§ PROBLEM DETAILS: Below is a listing; copy all of it exactly.

§ GIVEN RECORDS:
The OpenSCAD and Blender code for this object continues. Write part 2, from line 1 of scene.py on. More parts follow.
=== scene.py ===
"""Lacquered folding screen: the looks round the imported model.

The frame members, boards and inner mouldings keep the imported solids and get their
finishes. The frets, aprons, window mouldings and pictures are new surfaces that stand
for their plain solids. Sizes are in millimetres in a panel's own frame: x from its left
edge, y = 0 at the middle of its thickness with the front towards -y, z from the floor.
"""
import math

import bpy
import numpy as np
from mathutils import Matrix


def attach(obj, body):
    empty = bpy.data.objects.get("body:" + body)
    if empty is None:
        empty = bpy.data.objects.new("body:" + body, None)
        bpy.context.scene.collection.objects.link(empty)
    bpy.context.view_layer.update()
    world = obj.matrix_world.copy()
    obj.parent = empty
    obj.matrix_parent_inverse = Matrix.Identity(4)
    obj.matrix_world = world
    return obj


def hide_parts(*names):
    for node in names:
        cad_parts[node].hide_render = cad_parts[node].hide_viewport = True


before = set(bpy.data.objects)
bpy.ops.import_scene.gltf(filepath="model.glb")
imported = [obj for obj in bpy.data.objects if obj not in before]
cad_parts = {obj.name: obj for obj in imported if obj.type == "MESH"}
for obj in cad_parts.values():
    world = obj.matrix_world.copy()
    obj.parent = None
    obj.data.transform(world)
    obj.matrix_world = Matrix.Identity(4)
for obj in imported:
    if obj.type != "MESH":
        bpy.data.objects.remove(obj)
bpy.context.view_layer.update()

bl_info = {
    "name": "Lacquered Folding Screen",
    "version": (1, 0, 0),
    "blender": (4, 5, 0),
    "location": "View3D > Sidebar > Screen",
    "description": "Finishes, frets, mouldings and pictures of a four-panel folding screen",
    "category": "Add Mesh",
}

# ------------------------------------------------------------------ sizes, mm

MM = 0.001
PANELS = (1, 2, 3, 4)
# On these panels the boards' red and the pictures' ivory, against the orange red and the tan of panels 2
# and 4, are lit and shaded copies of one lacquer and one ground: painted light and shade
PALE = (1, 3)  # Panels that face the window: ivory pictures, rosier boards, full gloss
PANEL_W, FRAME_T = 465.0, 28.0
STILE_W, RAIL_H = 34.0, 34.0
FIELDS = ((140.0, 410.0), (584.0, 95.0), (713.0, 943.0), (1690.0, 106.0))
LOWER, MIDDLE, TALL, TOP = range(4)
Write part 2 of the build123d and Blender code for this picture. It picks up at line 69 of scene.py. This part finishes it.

§ OUTPUT BELOW:
The OpenSCAD and Blender code for this object continues. Write part 2, from line 1 of scene.py on. More parts follow.
=== scene.py ===
"""Lacquered folding screen: the looks round the imported model.

The frame members, boards and inner mouldings keep the imported solids and get their
finishes. The frets, aprons, window mouldings and pictures are new surfaces that stand
for their plain solids. Sizes are in millimetres in a panel's own frame: x from its left
edge, y = 0 at the middle of its thickness with the front towards -y, z from the floor.
"""
import math

import bpy
import numpy as np
from mathutils import Matrix


def attach(obj, body):
    empty = bpy.data.objects.get("body:" + body)
    if empty is None:
        empty = bpy.data.objects.new("body:" + body, None)
        bpy.context.scene.collection.objects.link(empty)
    bpy.context.view_layer.update()
    world = obj.matrix_world.copy()
    obj.parent = empty
    obj.matrix_parent_inverse = Matrix.Identity(4)
    obj.matrix_world = world
    return obj


def hide_parts(*names):
    for node in names:
        cad_parts[node].hide_render = cad_parts[node].hide_viewport = True


before = set(bpy.data.objects)
bpy.ops.import_scene.gltf(filepath="model.glb")
imported = [obj for obj in bpy.data.objects if obj not in before]
cad_parts = {obj.name: obj for obj in imported if obj.type == "MESH"}
for obj in cad_parts.values():
    world = obj.matrix_world.copy()
    obj.parent = None
    obj.data.transform(world)
    obj.matrix_world = Matrix.Identity(4)
for obj in imported:
    if obj.type != "MESH":
        bpy.data.objects.remove(obj)
bpy.context.view_layer.update()

bl_info = {
    "name": "Lacquered Folding Screen",
    "version": (1, 0, 0),
    "blender": (4, 5, 0),
    "location": "View3D > Sidebar > Screen",
    "description": "Finishes, frets, mouldings and pictures of a four-panel folding screen",
    "category": "Add Mesh",
}

# ------------------------------------------------------------------ sizes, mm

MM = 0.001
PANELS = (1, 2, 3, 4)
# On these panels the boards' red and the pictures' ivory, against the orange red and the tan of panels 2
# and 4, are lit and shaded copies of one lacquer and one ground: painted light and shade
PALE = (1, 3)  # Panels that face the window: ivory pictures, rosier boards, full gloss
PANEL_W, FRAME_T = 465.0, 28.0
STILE_W, RAIL_H = 34.0, 34.0
FIELDS = ((140.0, 410.0), (584.0, 95.0), (713.0, 943.0), (1690.0, 106.0))
LOWER, MIDDLE, TALL, TOP = range(4)
Write part 2 of the build123d and Blender code for this picture. It picks up at line 69 of scene.py. This part finishes it.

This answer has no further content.